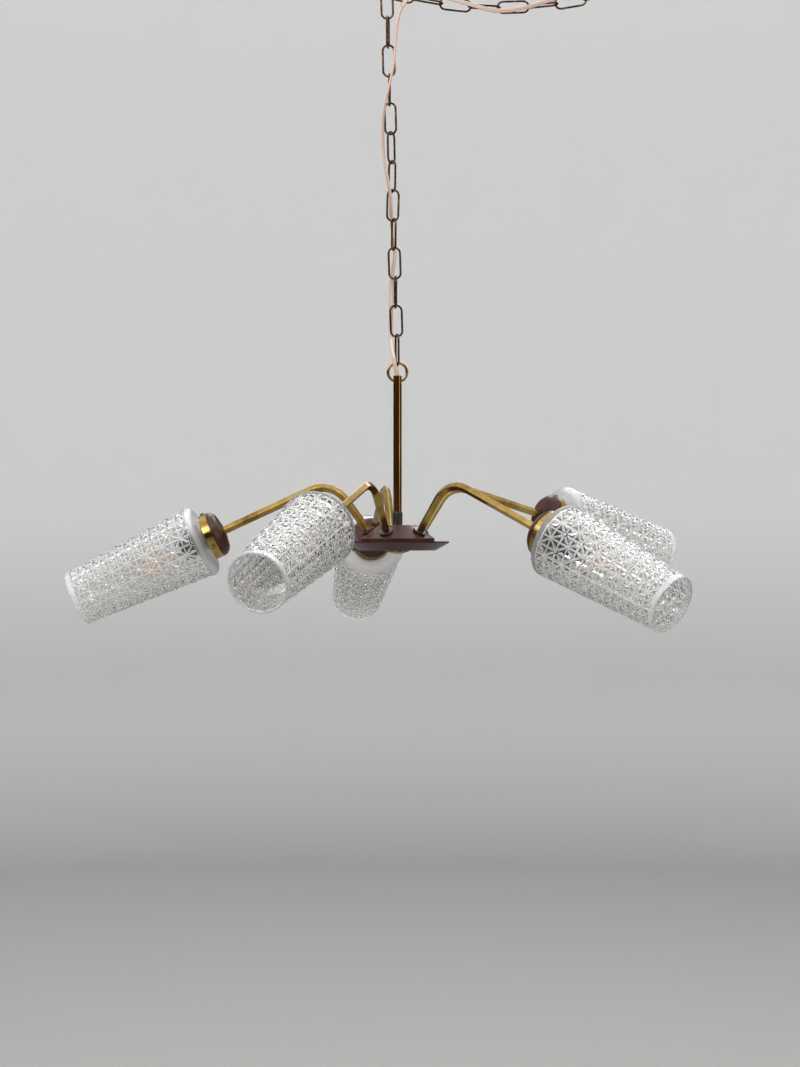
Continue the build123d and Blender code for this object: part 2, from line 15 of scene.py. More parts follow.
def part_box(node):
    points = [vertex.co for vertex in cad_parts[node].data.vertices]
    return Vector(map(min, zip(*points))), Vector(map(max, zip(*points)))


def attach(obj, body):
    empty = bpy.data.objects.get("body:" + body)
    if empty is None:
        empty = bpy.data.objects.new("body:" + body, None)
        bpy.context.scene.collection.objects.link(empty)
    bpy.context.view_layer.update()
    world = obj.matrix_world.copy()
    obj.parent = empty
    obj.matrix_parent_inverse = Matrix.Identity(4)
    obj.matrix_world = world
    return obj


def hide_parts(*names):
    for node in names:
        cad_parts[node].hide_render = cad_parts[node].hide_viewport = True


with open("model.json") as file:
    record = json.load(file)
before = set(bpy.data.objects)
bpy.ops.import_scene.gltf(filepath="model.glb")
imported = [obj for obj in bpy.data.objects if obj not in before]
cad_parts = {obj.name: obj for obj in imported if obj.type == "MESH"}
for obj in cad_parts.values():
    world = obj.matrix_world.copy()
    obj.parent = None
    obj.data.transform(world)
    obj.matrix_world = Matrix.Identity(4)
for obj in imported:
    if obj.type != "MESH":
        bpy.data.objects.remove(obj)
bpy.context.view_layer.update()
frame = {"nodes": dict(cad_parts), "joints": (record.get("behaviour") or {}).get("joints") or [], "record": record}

▶ The request
Your task is to quote all of the data word for word.

▶ The output
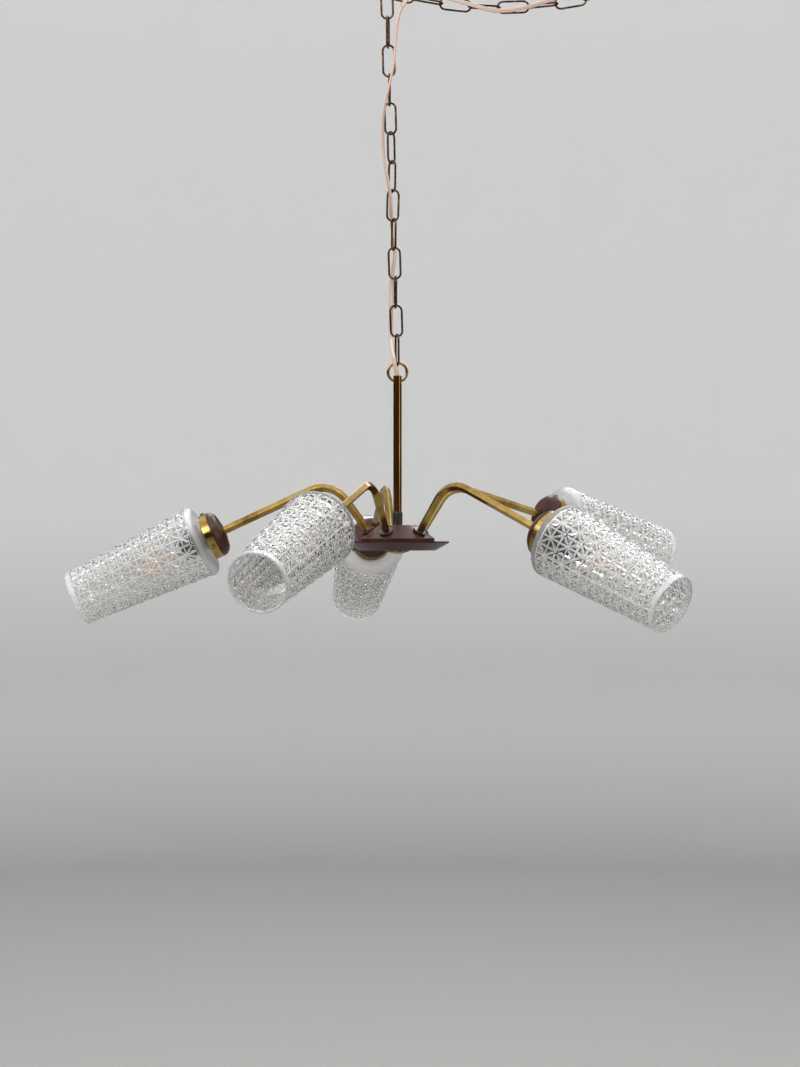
Continue the build123d and Blender code for this object: part 2, from line 15 of scene.py. More parts follow.
def part_box(node):
    points = [vertex.co for vertex in cad_parts[node].data.vertices]
    return Vector(map(min, zip(*points))), Vector(map(max, zip(*points)))


def attach(obj, body):
    empty = bpy.data.objects.get("body:" + body)
    if empty is None:
        empty = bpy.data.objects.new("body:" + body, None)
        bpy.context.scene.collection.objects.link(empty)
    bpy.context.view_layer.update()
    world = obj.matrix_world.copy()
    obj.parent = empty
    obj.matrix_parent_inverse = Matrix.Identity(4)
    obj.matrix_world = world
    return obj


def hide_parts(*names):
    for node in names:
        cad_parts[node].hide_render = cad_parts[node].hide_viewport = True


with open("model.json") as file:
    record = json.load(file)
before = set(bpy.data.objects)
bpy.ops.import_scene.gltf(filepath="model.glb")
imported = [obj for obj in bpy.data.objects if obj not in before]
cad_parts = {obj.name: obj for obj in imported if obj.type == "MESH"}
for obj in cad_parts.values():
    world = obj.matrix_world.copy()
    obj.parent = None
    obj.data.transform(world)
    obj.matrix_world = Matrix.Identity(4)
for obj in imported:
    if obj.type != "MESH":
        bpy.data.objects.remove(obj)
bpy.context.view_layer.update()
frame = {"nodes": dict(cad_parts), "joints": (record.get("behaviour") or {}).get("joints") or [], "record": record}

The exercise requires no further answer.